Collateral – property that is used to secure a loan; the collateral in home equity loans is the home.

Closing costs – money paid to the lender when the loan is approved for expenses such as the title company fees, attorney, document preparation, and other costs.

Property value – the assessment of how much a home is worth.

 

Potential borrowers should do careful research so they are familiar with the loan process. It is equally important to ask questions before applying for a home equity loan.

 

Insider Information

There is no guaranteed formula to getting approved for home equity loans. So many factors determine the outcome of a loan application, such as locale, applicant income and credit score…too many to list. But it is possible to find information and suggestions to get a leg-up on how to improve the chances of qualifying for a loan such as:

  • Almost every lender will deny applications to homeowners with little equity, so it is best to wait until equity as built up to at least 30%, depending on the home’s value, to increase chances of approval.
  • Homeowners should consider a HELOC if they need a small amount of money rather than a home equity loan; in some cases, they will get approved with less equity.
  • Home equity loans are not the best choice for homeowners who plan to sell since they must be paid in full immediately upon sale of the home.
  • Borrowers considering a home equity loan should prepare ahead of time by getting finances in order. They should know their credit score and make sure all bills are current.
  • It is in the best interest of the homeowner to shop around to find lenders that will offer the best rates and terms for their loan.

 

Potential Risks of Home Equity Loans

First and foremost, homeowners should understand that home equity loans are mortgages, the same as the home loan they secured to buy their homes. Therefore, a home equity loan comes with the same risks as a first mortgage.

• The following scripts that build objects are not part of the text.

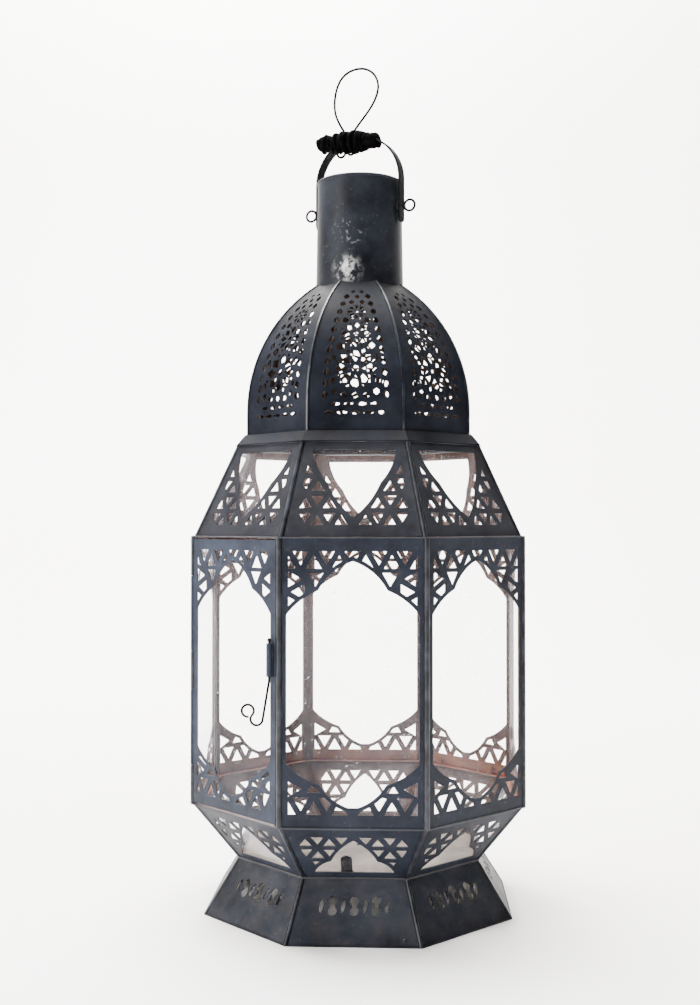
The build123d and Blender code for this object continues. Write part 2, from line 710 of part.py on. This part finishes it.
with BuildPart() as bail_handle:
    with BuildSketch(bail_plane):
        with BuildLine():
            crown_out = CenterArc((0, CROWN_Z), BAIL_IN + STRAP, 0, 180)
            crown_in = CenterArc((0, CROWN_Z), BAIL_IN, 0, 180)
            Polyline(crown_out @ 0, (BAIL_IN + STRAP, BAIL_END_Z), (BAIL_IN, BAIL_END_Z), crown_in @ 0)
            Polyline(crown_out @ 1, (-BAIL_IN - STRAP, BAIL_END_Z), (-BAIL_IN, BAIL_END_Z), crown_in @ 1)
        make_face()
    extrude(amount=STRAP_WIDTH / 2, both=True)
    ends = bail_handle.edges().filter_by(lambda edge: edge.center().Z < BAIL_END_Z + 0.1)
    fillet(ends.filter_by(lambda edge: abs(edge.length - STRAP) < 0.01), radius=4.0)
    with BuildSketch(Plane(origin=sway * -60 + Vector(0, 0, BAIL_AXIS_Z), z_dir=sway)):
        Circle(SHANK + RUNNING)
    extrude(amount=120, mode=Mode.SUBTRACT)
save(bail_handle, "bail_handle")

# Grip: a lumpy straight bundle of wound wire along the crown, pushed towards one side.
grip_left = sway * -39 + Vector(0, 0, 624.5)
grip_along = sway * 17.5 + Vector(0, 0, 621.5) - grip_left
grip_length = grip_along.length
with BuildPart() as grip_wrap:
    with BuildSketch(Plane(origin=grip_left, x_dir=grip_along, z_dir=bail_normal)):
        with BuildLine():
            lumps = Spline((0, 0), (2.5, 5.4), (10, 6.6), (17, 6.3), (24, 7.6), (31, 7.0), (38, 7.8), (45, 6.4),
                           (52, 6.2), (grip_length - 0.8, 4.0), (grip_length, 0))
            Line(lumps @ 1, lumps @ 0)
        make_face()
    revolve(axis=Axis(grip_left, grip_along))
    add(bail_handle.part, mode=Mode.SUBTRACT)
save(grip_wrap, "grip_wrap")

# Hanging wire: an oval loop out of the grip's top, and two small rings under the grip.
LOOP_WIRE = 1.0
with BuildPart() as hanging_loop:
    with BuildLine(bail_plane) as loop_path:
        Spline((-11.5, 628), (-14.5, 633), (-21.4, 646), (-22.6, 662), (-15, 678.5), (-2.6, 683.1), (11, 678.5),
               (16.6, 668), (12.5, 653), (2, 640), (-7.5, 628))
    with BuildSketch(Plane(origin=loop_path.line @ 0, z_dir=loop_path.line % 0)):
        Circle(LOOP_WIRE)
    sweep()
    for eye_x, eye_z, eye_r in ((-16.8, 614.8, 3.5), (-7.9, 615.2, 2.8)):
        wire_ring(eye_x, eye_z, eye_r, LOOP_WIRE)
save(hanging_loop, "hanging_loop")
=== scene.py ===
import math
import random

import bpy
from mathutils import Matrix, Vector


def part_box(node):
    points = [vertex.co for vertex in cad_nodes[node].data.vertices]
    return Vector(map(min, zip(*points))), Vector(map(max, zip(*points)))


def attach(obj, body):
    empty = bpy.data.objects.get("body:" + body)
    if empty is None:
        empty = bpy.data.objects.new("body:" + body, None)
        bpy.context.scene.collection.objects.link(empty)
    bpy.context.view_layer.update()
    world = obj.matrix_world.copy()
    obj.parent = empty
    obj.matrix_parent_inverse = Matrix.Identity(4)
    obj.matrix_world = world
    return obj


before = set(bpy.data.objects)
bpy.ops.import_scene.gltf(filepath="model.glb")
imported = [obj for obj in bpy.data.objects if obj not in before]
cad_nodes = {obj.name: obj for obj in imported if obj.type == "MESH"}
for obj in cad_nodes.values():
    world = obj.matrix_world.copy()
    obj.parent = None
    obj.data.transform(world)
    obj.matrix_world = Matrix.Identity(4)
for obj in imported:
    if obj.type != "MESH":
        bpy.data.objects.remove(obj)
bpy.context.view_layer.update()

faces = range(1, 9)

# ---------------------------------------------------------------- foot
# The foot is eight flared panels of blackened sheet iron, soldered along their edges and standing
# on a flat rim. The black is worn and mottled outside and dusty where it faces up. Inside it is bare
# tin, its colour painted pale to stand in for the light that reaches into the hollow foot.


def start_material(name, metallic, roughness, gloss=0.5):
    """An empty material with its shader, ready for its colours."""
    material = bpy.data.materials.new(name)
    material.use_nodes = True
    tree = material.node_tree
    shader = tree.nodes["Principled BSDF"]
    shader.inputs["Metallic"].default_value = metallic
    shader.inputs["Roughness"].default_value = roughness
    shader.inputs["Specular IOR Level"].default_value = gloss
    return material, tree, shader


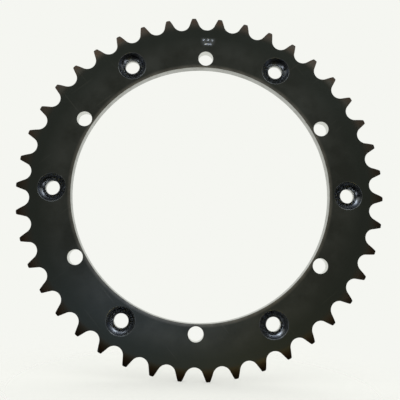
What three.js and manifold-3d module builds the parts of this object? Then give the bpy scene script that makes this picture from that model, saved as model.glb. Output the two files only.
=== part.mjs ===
// Rear sprocket for a motorcycle chain of 5/8 inch pitch: one flat steel plate with 42 teeth, an open
// centre, six countersunk holes and six plain holes. It is a single machined piece.
// Millimetres, +Z up. The axle runs along Y and the front, countersunk face looks towards -Y. The
// origin is on the axle's line, in the plane of the back face, which lies against the hub.
import * as THREE from "three";
import { mergeVertices } from "three/addons/utils/BufferGeometryUtils.js";
import Module from "manifold-3d";

// The chain: 5/8 x 1/4 inch.
const chainPitch = 15.875;
const rollerDiameter = 10.16;

// The plate.
const toothCount = 42;
const tipDiameter = 219.6;
const boreDiameter = 154;
const thickness = 5.8;

// Each gap is a round seat for a roller with straight flanks tangent to it, and the tips are rounded.
const seatRadius = 5.2;
const seatHalfAngle = THREE.MathUtils.degToRad(67);
const tipCornerRadius = 0.8;

// Both faces of a tooth curve in towards its tip, which guides the chain's side plates on.
const reliefRadius = chainPitch;
const reliefDepth = 0.13 * chainPitch;

// Two circles of bolt holes. Each starts at firstAngle, anticlockwise from the tooth on the +X axis.
const holesPerCircle = 6;
const plainHoles = {
  circleDiameter: 165.5,
  diameter: 9,
  firstAngle: THREE.MathUtils.degToRad(30),
};
const countersunkHoles = {
  circleDiameter: 176.4,
  diameter: 8.6,
  mouthDiameter: 16.8,
  coneAngle: THREE.MathUtils.degToRad(90),
  firstAngle: THREE.MathUtils.degToRad(0.6),
};

// How finely the round shapes are divided.
const boreSides = 126;
const holeSides = 24;
const seatSteps = 10;
const cornerSteps = 3;
const reliefSteps = 3;
const reliefSides = 2 * toothCount;

// How far a cutter runs past the faces that it cuts.
const overrun = 1;

const pitchRadius = chainPitch / 2 / Math.sin(Math.PI / toothCount);
const rootRadius = pitchRadius - rollerDiameter / 2;
const tipRadius = tipDiameter / 2;
const toothAngle = (2 * Math.PI) / toothCount;

const wasm = await Module();
wasm.setup();

function solidFrom(geometry) {
  const bare = geometry.clone();
  bare.deleteAttribute("normal");
  bare.deleteAttribute("uv");
  const merged = mergeVertices(bare, 1e-4);
  const mesh = new wasm.Mesh({
    numProp: 3,
    vertProperties: merged.attributes.position.array,
    triVerts: new Uint32Array(merged.index.array),
  });
  return new wasm.Manifold(mesh);
}

function geometryFrom(solid) {
  const mesh = solid.getMesh();
  const shared = new THREE.BufferGeometry();
  shared.setAttribute("position", new THREE.BufferAttribute(mesh.vertProperties, 3));
  shared.setIndex(new THREE.BufferAttribute(mesh.triVerts, 1));
  const faceted = shared.toNonIndexed();
  faceted.computeVertexNormals();
  return faceted;
}

function polarPoint(radius, angle) {
  return new THREE.Vector2(radius * Math.cos(angle), radius * Math.sin(angle));
}

function arcPoints(centre, radius, from, to, steps) {
  const points = [];
  for (let i = 0; i <= steps; i += 1) {
    const angle = THREE.MathUtils.lerp(from, to, i / steps);
    points.push(polarPoint(radius, angle).add(centre));
  }
  return points;
}

function circleOf(centre, radius, sides) {
  return new THREE.Path(arcPoints(centre, radius, 0, 2 * Math.PI, sides).slice(0, -1));
}

function holeCentres(circle) {
  const step = (2 * Math.PI) / holesPerCircle;
  const centres = [];
  for (let i = 0; i < holesPerCircle; i += 1) {
    centres.push(polarPoint(circle.circleDiameter / 2, circle.firstAngle + i * step));
  }
  return centres;
}

// A tooth centred on the +X axis and the gap that follows it anticlockwise.
function toothPoints() {
  const gapAngle = toothAngle / 2;
  const seatCentre = polarPoint(rootRadius + seatRadius, gapAngle);
  const seatFrom = gapAngle + Math.PI + seatHalfAngle;
  const seatTo = gapAngle + Math.PI - seatHalfAngle;
  const seat = arcPoints(seatCentre, seatRadius, seatFrom, seatTo, seatSteps);

  // The corner of the tip is tangent to the flank and to the tooth's flat top.
  const normalAngle = gapAngle + seatHalfAngle;
  const flankAngle = normalAngle - Math.PI / 2;
  const topCentreX = tipRadius - tipCornerRadius;
  const flankRise = topCentreX + tipCornerRadius * Math.cos(normalAngle) - seat[0].x;
  const cornerCentre = polarPoint(flankRise / Math.cos(flankAngle), flankAngle)
    .add(seat[0])
    .sub(polarPoint(tipCornerRadius, normalAngle));
  const upperCorner = arcPoints(cornerCentre, tipCornerRadius, 0, normalAngle, cornerSteps);
  const lowerCorner = upperCorner.map((point) => new THREE.Vector2(point.x, -point.y)).reverse();
  return [...lowerCorner, ...upperCorner, ...seat];
}

// The toothed blank, lying on its back face, with the open centre and the plain holes in it.
function blankGeometry() {
  const axle = new THREE.Vector2();
  const tooth = toothPoints();
  const outline = [];
  for (let i = 0; i < toothCount; i += 1) {
    for (const point of tooth) {
      outline.push(point.clone().rotateAround(axle, i * toothAngle));
    }
  }
  const shape = new THREE.Shape(outline);
  shape.holes.push(circleOf(axle, boreDiameter / 2, boreSides));
  for (const centre of holeCentres(plainHoles)) {
    shape.holes.push(circleOf(centre, plainHoles.diameter / 2, holeSides));
  }
  return new THREE.ExtrudeGeometry(shape, { depth: thickness, bevelEnabled: false });
}

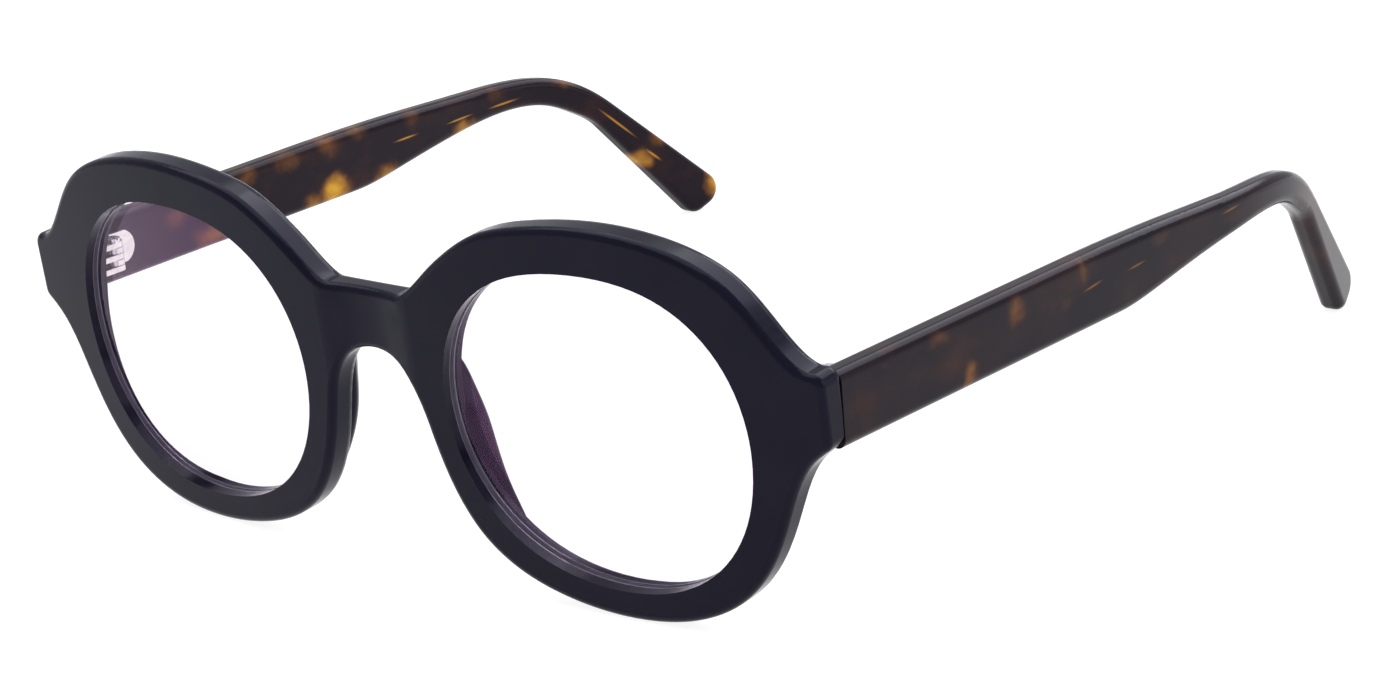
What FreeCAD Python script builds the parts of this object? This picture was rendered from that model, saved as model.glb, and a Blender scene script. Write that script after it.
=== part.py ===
"""Round acetate eyeglasses: front, nose pads, lenses, temples with steel cores, and five-barrel hinges.

The model is drawn in the temples' frame: X across the face towards the wearer's left, Y back along
the temples, Z up. Y = 0 is the front face at the middle of the bridge, before the bridge is hollowed,
and Z = 0 is the height of the lens centres. At the end everything is turned and lowered until the
rims and the temple tips stand on Z = 0.
"""
import FreeCAD, Part
import math
import os
from FreeCAD import Matrix, Vector

# ---- driving dimensions, in millimetres and degrees ----

# Front
HALF_WIDTH = 72.5            # middle of the bridge to the endpiece's outer side
FACE_RADIUS = 485.0          # curve of the front seen from above
FRONT_THICKNESS = 4.8
FRONT_TILT = 4.6             # lean of the front against the temples, top forward
FRONT_EDGE_ROUND = 1.0
REAR_EDGE_ROUND = 1.5
SEAM_Y = 8.3                 # rear of the endpieces, where the temples butt
ENDPIECE_TOP = 11.75
ENDPIECE_BOTTOM = 1.56       # where the outer corner runs into the underside, which slopes 3 in 4
CORNER_ROUND = 1.8
BRIDGE_TOP = 14.8
BRIDGE_UNDERSIDE = 6.1
SCOOP_HALF_WIDTH = 8.5       # shallow hollow across the bridge's front face
SCOOP_DEPTH = 0.9

# Lenses and the openings that hold them
LENS_CENTRE_X = 37.4
LENS_RADIUS = 23.3           # mean radius of the opening
LENS_WIDER = 1.2             # how much wider than round, and lower than round
LENS_SQUARENESS = -0.33
LENS_LEAN = -0.13
LENS_EGG_SIDE = -0.18
LENS_EGG_UP = 0.2
LENS_THICKNESS = 2.0
LENS_CURVE_RADIUS = 265.0
LENS_EDGE_Y = 2.8            # plane of the bevel's ridge behind the front face
BEVEL_DEPTH = 0.7
BEVEL_HALF_WIDTH = 0.7
LENS_CLEARANCE = 0.02
OUTLINE_STEPS = 24

# Temples
TEMPLE_OUTER_X = 72.6        # outer face at the seam
TEMPLE_THICKNESS = 3.9
TEMPLE_SPLAY = 1.25
TEMPLE_TOP = 11.7
TEMPLE_BOTTOM = 1.6
TEMPLE_EDGE_ROUND = 1.4
SEAM_GAP = 0.1
EAR_BEND_START_Y = 94.0      # from here back the temple curves in towards the head
EAR_BEND_RADIUS = 93.0
EAR_BEND_ANGLE = 17.0        # after which it runs straight to the tip
PAST_TIP = 50.0              # any length that reaches past the tip

# Steel core of each temple
CORE_THICKNESS = 1.0
CORE_HEIGHT = 1.6

# Hinges
PIVOT_X = 65.9
PIVOT_Y = 14.4
HINGE_MIDDLE_Z = 6.9
KNUCKLE_HEIGHT = 0.8
KNUCKLE_GAP = 0.1
KNUCKLE_COUNT = 5
KNUCKLE_RADIUS = 1.4
SCREW_RADIUS = 0.6
SCREW_CLEARANCE = 0.05
SCREW_HEAD_RADIUS = 1.15
SCREW_HEAD_HEIGHT = 0.5
SCREW_SLOT_WIDTH = 0.3
SCREW_SLOT_DEPTH = 0.25
PLATE_THICKNESS = 1.0
PLATE_SUNK = 0.5             # depth of each hinge plate in the acetate
PLATE_LENGTH = 6.0
ANCHOR_RADIUS = 0.8
ANCHOR_LENGTH = 1.6

# Standing position
STANDING_TURN = -2.3         # about X, so that rims and temple tips share the floor

# Outer edge of the front, right half, as seen from the front: (X, Z) from the bridge to the endpiece
UPPER_EDGE = [
    (6.2, BRIDGE_TOP),
    (8.5, 15.75),
    (12.6, 19.15),
    (16.8, 22.3),
    (21.4, 24.9),
    (29.1, 26.9),
    (38.3, 27.7),
    (47.6, 27.0),
    (55.2, 24.9),
    (59.8, 22.3),
    (63.4, 18.6),
    (66.8, 14.35),
    (69.0, 12.35),
    (HALF_WIDTH - CORNER_ROUND, ENDPIECE_TOP),
]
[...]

Along with the great advantages of having access to credit, there are some serious risks involved as well.

Defaulting on a home equity loan means that the bank has the right to foreclose on the home. Since most people live in the homes they own, losing the home could be devastating, with repercussions which can last for many years.

If a home is foreclosed, the original lender is paid first, then the home equity lender, with the proceeds of the sale. If the sale of the house does not cover these debts, the homeowner must pay the difference. Ironically, if a home is foreclosed, the lender keeps money paid on the first mortgage as well as payments and fees from the home equity loan. They get possession of the property, which they can sell again and start the cycle with another buyer.

Home equity loans are monthly expenses that must be paid just like a mortgage. So, homeowners should be sure they are able to afford an extra mortgage payment before applying for a loan. They should not risk overextending their finances by including income that is temporary or unstable. Lastly, the borrower’s credit rating is at risk if the loan is defaulted, which has a huge negative impact on their credit rating.

 

Where to Start in the Home Equity Loan Process

The home equity loan process does not begin with the application. Advance preparation is necessary in order to be fully informed and prepared for the process. Potential applicants can get ready by taking certain steps following ahead of time.

 

Homeowners can:

  • Take an honest assessment of whether a home equity loan is the ideal solution to attain the financial goal they are trying to achieve.
  • Order and review a credit report ahead of the lender so there will be no surprises.
  • Any open negative items on the report should be paid.
  • The homeowner should begin disputes on their credit reports and keep this documentation to show to the lender.
  • As much information as possible should be gathered to verify all forms of income. Also, tax returns with W-2’s may be required.
  • Put together proof of assets like checking and savings accounts as well as investment and retirement accounts.

 

It is a good idea to have statements for current debts ready for review. The homeowner can include personal loans, auto loans, credit cards-any type secured or unsecured credit they owe. Lenders definitely need information about the property to process home equity loans. Homeowners can bring the latest appraisal, homeowner insurance, and other information pertaining to the home. The more documentation the homeowner can provide, the quicker and easier the process goes forward.

 

A home is most likely the largest investment a person will make in his or her lifetime. The home is also the place where life’s memories are made, as well as an asset that can be passed to future generations. The appeal of home equity loans is valid; they are a convenient means to unlock money from the value of a home. For homeowners making the decision to do so, knowledge is the power that will help the process have a positive and beneficial outcome.